Brief:
Pull out of the data below the stretch of lines bounded by the one containing "at Y = %.2f" and the one containing "zip(*points))), Vector(map(max, zip(*points)))", both bounds included, unchanged.

Supplied records:
►

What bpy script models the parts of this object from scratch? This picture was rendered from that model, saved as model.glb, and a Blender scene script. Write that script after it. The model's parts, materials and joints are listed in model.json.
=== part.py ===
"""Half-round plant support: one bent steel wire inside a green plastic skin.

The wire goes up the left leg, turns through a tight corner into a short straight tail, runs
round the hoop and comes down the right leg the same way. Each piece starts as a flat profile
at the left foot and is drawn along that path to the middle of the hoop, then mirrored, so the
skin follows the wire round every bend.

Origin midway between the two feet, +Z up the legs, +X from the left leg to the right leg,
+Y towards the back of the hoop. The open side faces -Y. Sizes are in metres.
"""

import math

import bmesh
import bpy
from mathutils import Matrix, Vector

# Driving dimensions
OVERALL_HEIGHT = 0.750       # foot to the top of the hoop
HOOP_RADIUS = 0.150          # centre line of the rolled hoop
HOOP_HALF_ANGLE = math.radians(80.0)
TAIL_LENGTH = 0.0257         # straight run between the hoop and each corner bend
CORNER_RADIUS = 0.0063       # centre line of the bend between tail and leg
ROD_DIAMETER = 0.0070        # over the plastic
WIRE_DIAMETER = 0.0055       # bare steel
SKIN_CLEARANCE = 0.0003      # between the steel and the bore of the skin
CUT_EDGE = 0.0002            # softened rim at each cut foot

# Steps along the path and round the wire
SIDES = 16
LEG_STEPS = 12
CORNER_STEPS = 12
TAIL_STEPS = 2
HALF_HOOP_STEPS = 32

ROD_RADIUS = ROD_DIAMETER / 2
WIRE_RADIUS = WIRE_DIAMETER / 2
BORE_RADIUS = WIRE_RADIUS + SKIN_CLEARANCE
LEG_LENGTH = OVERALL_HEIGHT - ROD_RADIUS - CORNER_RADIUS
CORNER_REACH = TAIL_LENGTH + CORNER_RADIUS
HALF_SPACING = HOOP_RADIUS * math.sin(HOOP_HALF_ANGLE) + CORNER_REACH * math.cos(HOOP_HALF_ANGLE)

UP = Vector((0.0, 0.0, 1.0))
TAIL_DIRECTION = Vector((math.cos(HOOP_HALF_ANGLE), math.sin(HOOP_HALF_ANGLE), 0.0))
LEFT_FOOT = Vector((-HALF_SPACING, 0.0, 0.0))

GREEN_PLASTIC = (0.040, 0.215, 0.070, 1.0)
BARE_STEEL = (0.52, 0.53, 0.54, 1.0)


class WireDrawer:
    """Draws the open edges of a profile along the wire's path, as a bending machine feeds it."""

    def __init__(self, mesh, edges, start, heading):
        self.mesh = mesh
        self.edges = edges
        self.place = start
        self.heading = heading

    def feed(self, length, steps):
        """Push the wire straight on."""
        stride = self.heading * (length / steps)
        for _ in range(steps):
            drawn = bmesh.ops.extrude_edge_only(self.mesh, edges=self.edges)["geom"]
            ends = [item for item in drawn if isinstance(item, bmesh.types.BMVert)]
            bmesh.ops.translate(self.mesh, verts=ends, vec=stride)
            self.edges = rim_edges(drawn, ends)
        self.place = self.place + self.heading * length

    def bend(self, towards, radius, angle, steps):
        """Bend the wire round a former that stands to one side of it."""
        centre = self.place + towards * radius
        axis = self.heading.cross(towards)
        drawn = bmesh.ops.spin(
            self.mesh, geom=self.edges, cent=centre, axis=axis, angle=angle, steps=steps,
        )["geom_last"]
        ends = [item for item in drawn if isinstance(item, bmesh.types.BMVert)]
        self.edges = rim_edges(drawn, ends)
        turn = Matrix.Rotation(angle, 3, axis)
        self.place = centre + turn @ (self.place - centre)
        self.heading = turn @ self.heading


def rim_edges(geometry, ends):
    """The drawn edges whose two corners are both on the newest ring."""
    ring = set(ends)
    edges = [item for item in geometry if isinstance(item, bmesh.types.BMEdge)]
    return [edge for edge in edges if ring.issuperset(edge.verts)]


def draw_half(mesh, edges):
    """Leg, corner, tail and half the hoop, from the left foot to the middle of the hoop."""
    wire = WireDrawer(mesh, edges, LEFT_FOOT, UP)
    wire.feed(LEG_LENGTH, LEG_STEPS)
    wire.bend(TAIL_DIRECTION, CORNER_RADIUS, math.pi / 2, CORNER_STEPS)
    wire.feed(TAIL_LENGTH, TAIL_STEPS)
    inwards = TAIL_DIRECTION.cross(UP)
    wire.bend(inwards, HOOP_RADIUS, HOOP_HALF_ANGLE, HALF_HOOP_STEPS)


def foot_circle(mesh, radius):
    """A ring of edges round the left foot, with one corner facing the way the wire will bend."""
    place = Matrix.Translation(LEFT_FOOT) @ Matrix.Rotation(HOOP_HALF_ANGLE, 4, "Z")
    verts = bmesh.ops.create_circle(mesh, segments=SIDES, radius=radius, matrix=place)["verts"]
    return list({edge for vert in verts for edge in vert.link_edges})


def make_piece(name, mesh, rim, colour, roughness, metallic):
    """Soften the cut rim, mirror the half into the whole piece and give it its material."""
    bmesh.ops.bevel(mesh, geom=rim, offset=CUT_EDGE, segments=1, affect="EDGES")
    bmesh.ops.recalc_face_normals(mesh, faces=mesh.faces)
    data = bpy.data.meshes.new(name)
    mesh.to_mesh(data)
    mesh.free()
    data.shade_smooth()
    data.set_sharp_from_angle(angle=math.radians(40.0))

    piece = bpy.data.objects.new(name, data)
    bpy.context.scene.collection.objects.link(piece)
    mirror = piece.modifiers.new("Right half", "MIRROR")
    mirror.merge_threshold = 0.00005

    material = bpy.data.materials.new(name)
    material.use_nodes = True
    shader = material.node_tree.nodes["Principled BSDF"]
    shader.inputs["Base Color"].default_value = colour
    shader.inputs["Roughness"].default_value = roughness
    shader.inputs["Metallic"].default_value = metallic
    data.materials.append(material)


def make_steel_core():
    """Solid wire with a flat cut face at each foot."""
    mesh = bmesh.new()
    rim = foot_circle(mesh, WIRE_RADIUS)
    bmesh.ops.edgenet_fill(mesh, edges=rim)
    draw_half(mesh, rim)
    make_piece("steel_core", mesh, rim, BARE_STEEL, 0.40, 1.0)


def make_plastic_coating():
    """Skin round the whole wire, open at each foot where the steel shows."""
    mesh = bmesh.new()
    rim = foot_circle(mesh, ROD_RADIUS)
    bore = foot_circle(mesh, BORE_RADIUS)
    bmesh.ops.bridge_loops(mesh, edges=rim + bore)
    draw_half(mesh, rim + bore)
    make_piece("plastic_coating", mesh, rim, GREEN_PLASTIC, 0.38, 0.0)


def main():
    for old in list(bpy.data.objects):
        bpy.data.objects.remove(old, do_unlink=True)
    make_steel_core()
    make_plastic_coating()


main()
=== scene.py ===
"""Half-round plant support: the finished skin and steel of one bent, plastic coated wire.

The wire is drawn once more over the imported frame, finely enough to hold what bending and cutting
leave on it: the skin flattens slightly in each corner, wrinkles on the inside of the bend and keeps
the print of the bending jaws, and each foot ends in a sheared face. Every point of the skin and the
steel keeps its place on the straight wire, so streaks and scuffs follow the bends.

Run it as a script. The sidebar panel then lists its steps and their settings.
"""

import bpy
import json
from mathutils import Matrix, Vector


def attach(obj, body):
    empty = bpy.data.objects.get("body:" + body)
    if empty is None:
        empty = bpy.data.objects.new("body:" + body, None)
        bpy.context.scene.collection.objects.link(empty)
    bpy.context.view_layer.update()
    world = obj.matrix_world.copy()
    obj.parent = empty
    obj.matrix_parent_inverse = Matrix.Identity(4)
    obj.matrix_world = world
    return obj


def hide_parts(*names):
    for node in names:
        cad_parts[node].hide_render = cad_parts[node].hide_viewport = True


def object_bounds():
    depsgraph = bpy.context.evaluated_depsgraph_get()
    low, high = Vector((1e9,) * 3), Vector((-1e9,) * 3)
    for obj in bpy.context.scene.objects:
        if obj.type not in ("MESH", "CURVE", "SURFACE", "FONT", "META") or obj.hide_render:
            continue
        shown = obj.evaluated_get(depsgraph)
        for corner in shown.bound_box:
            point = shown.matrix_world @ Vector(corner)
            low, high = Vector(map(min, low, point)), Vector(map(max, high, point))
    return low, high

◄
►

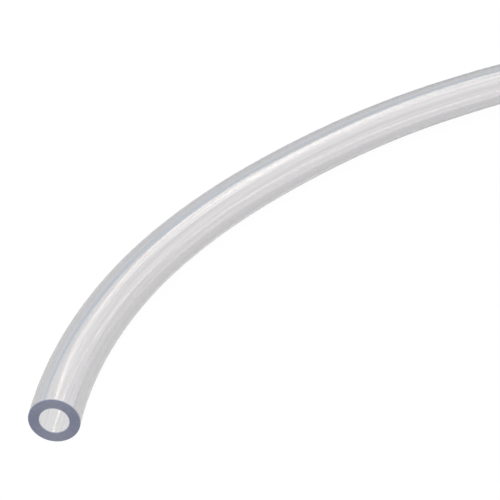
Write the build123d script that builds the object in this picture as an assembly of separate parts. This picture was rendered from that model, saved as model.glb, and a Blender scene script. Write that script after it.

◄
►

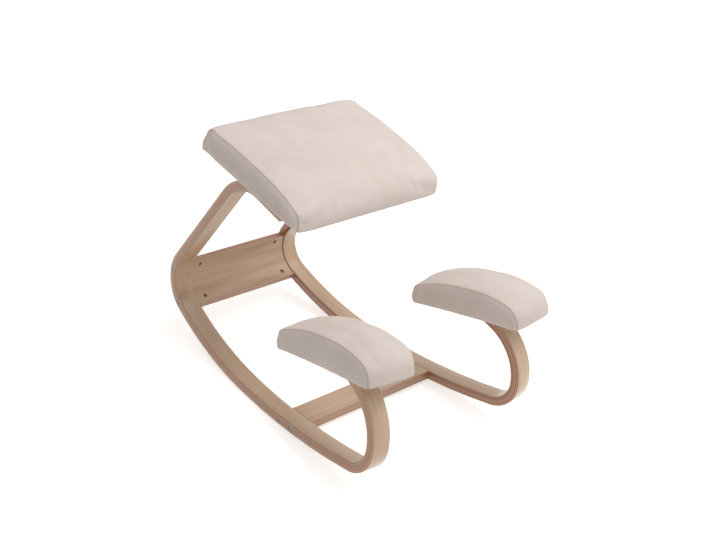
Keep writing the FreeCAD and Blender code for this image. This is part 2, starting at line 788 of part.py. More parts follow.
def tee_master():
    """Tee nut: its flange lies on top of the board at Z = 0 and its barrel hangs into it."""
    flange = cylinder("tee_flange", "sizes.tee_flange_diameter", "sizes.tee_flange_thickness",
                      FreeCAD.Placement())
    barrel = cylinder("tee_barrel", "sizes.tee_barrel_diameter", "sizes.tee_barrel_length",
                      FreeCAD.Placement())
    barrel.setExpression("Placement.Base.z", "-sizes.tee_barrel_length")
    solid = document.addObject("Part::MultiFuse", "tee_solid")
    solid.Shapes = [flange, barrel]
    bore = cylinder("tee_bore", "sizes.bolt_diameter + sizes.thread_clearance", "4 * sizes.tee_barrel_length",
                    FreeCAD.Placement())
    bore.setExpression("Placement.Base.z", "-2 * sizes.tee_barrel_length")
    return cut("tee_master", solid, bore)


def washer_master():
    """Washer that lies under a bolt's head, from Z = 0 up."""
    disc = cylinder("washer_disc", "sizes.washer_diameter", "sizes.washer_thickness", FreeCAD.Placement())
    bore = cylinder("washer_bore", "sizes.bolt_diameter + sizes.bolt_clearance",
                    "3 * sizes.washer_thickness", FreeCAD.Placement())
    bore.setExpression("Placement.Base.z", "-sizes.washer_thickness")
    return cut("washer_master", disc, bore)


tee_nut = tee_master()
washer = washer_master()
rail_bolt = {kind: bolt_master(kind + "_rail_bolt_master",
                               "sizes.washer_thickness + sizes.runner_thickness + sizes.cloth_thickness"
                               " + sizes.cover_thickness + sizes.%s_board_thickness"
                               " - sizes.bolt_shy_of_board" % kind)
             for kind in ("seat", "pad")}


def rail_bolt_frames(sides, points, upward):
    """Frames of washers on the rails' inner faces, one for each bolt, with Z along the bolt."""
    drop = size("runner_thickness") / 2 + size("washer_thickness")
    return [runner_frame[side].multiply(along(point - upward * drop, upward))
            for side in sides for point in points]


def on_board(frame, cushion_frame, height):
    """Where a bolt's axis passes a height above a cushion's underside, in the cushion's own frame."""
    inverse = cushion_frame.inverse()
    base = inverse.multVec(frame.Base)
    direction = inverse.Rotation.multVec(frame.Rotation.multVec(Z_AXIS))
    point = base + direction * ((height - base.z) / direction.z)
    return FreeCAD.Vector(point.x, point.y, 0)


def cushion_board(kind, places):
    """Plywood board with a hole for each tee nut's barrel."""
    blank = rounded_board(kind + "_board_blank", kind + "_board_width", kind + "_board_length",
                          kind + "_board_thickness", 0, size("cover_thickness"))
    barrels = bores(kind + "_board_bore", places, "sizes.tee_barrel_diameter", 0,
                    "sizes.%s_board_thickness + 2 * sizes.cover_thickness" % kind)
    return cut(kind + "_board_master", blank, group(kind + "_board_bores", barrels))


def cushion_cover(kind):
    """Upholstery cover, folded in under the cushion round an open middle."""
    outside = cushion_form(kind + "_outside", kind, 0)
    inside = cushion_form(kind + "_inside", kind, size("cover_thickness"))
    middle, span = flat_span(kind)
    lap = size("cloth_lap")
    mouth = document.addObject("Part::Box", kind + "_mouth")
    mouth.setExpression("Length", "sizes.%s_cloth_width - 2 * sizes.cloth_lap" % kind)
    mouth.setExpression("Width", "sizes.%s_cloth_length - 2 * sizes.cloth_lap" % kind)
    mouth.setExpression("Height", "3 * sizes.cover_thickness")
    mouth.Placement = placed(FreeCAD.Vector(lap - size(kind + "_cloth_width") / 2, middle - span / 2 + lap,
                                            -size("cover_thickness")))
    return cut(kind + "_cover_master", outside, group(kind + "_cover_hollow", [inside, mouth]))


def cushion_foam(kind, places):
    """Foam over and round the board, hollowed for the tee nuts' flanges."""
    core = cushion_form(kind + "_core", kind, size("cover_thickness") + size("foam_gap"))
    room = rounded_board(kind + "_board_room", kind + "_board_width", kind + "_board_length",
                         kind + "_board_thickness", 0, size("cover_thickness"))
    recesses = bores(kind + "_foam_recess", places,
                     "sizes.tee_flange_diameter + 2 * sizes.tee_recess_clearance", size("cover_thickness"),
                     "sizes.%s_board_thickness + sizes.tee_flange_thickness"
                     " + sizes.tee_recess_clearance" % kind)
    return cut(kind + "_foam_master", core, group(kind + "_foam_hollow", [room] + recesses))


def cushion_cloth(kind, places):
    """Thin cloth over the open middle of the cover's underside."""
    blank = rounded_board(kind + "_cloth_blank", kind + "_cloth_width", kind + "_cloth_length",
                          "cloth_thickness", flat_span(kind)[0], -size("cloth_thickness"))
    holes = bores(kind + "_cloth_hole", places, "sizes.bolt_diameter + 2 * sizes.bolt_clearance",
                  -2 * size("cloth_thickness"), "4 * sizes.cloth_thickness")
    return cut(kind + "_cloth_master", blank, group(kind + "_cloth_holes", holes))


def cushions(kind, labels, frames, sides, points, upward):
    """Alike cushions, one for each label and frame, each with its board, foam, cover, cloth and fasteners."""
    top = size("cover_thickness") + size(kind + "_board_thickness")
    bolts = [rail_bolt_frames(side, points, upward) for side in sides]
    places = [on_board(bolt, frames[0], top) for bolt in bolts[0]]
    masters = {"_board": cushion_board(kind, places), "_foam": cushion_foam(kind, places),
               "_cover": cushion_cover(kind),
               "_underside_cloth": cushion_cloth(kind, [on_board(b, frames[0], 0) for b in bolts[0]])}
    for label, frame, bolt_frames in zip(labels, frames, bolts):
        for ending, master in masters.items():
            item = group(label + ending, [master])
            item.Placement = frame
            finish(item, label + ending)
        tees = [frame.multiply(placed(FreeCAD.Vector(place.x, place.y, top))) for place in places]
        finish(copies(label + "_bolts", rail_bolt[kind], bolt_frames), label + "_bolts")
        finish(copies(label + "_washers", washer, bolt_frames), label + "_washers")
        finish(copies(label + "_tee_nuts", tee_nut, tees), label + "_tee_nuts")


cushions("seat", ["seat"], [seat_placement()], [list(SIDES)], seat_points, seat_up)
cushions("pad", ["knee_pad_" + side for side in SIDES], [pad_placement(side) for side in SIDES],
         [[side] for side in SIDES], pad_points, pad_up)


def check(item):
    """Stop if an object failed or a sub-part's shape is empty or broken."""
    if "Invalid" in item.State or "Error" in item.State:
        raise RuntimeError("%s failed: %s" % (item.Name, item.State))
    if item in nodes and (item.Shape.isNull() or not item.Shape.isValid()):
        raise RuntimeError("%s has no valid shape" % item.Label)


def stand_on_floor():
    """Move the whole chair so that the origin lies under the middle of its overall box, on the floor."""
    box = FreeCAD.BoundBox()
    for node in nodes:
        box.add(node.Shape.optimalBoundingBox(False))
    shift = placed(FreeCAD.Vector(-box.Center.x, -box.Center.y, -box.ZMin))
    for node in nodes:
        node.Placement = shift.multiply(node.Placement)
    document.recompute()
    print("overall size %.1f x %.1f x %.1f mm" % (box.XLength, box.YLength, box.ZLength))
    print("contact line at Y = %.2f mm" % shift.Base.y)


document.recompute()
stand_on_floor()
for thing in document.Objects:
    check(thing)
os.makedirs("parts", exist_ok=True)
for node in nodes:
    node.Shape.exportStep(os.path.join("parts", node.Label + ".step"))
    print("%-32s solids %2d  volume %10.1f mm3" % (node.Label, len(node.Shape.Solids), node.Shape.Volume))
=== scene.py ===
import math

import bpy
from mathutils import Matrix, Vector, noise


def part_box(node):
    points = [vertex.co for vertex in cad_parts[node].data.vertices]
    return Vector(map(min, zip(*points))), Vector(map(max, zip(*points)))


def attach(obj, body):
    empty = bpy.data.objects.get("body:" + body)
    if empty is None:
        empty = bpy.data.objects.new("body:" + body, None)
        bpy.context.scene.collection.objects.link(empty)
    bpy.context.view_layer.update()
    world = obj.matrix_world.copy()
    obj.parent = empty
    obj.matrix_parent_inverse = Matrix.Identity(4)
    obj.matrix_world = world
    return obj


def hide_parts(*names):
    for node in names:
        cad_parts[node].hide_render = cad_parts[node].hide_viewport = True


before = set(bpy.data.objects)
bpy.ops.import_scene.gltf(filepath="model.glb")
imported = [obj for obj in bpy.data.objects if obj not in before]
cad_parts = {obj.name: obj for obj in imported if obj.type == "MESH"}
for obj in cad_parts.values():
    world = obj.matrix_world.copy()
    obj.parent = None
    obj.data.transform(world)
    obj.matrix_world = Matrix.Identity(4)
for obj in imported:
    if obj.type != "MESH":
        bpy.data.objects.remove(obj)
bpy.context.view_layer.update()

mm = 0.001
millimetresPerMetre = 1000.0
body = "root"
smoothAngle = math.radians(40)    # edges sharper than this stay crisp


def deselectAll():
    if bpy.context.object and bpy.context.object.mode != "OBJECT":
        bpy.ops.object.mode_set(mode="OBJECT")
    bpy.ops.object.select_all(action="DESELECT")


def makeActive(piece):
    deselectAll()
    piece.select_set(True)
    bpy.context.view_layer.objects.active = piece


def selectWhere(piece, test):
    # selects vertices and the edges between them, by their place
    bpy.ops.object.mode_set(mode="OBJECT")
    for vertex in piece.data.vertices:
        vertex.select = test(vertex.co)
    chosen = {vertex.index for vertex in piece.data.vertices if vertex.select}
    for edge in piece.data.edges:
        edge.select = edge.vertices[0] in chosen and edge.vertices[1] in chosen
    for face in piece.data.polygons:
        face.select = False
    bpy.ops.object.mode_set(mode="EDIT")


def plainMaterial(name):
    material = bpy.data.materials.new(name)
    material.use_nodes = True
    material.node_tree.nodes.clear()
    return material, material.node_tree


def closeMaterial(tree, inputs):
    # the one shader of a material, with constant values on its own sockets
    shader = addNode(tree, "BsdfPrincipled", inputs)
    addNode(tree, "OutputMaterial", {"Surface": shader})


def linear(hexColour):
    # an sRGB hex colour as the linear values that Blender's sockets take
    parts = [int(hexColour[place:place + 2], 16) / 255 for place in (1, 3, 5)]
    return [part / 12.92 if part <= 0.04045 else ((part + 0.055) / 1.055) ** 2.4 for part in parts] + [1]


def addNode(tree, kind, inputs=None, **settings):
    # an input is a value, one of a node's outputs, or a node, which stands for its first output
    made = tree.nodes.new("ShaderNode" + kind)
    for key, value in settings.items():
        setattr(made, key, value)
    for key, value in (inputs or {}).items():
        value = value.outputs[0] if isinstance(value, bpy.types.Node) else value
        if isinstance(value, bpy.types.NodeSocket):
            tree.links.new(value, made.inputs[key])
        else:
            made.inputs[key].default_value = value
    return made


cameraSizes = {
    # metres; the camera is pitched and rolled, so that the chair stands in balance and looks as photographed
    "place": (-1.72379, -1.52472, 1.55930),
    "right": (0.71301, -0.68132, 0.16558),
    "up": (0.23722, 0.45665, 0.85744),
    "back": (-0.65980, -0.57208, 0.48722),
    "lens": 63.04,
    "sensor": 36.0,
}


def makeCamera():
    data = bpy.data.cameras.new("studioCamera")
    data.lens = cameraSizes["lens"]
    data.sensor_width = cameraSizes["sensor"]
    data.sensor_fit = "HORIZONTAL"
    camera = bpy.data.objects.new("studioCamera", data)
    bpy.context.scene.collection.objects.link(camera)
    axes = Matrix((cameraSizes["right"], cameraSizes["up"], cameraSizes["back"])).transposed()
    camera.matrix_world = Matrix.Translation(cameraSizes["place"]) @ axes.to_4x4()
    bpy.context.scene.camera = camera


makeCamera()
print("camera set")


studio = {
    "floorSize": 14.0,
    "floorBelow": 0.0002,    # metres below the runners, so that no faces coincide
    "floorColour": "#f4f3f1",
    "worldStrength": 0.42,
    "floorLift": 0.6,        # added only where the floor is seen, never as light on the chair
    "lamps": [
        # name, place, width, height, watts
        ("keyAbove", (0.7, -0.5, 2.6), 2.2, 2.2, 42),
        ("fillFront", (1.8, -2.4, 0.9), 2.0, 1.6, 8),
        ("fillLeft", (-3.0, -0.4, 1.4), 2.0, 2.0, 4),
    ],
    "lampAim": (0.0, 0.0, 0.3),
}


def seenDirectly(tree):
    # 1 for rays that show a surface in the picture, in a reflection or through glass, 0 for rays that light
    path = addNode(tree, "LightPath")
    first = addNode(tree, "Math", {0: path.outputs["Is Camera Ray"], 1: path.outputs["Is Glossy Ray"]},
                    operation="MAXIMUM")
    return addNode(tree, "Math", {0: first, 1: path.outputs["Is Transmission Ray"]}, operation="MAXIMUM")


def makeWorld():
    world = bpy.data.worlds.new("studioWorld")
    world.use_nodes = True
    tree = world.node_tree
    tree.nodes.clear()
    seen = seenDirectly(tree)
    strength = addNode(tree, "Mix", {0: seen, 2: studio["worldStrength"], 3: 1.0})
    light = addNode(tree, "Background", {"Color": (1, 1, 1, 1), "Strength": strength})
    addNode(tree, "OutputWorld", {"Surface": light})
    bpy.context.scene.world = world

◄

Exercise answer:
    print("contact line at Y = %.2f mm" % shift.Base.y)


document.recompute()
stand_on_floor()
for thing in document.Objects:
    check(thing)
os.makedirs("parts", exist_ok=True)
for node in nodes:
    node.Shape.exportStep(os.path.join("parts", node.Label + ".step"))
    print("%-32s solids %2d  volume %10.1f mm3" % (node.Label, len(node.Shape.Solids), node.Shape.Volume))
=== scene.py ===
import math

import bpy
from mathutils import Matrix, Vector, noise


def part_box(node):
    points = [vertex.co for vertex in cad_parts[node].data.vertices]
    return Vector(map(min, zip(*points))), Vector(map(max, zip(*points)))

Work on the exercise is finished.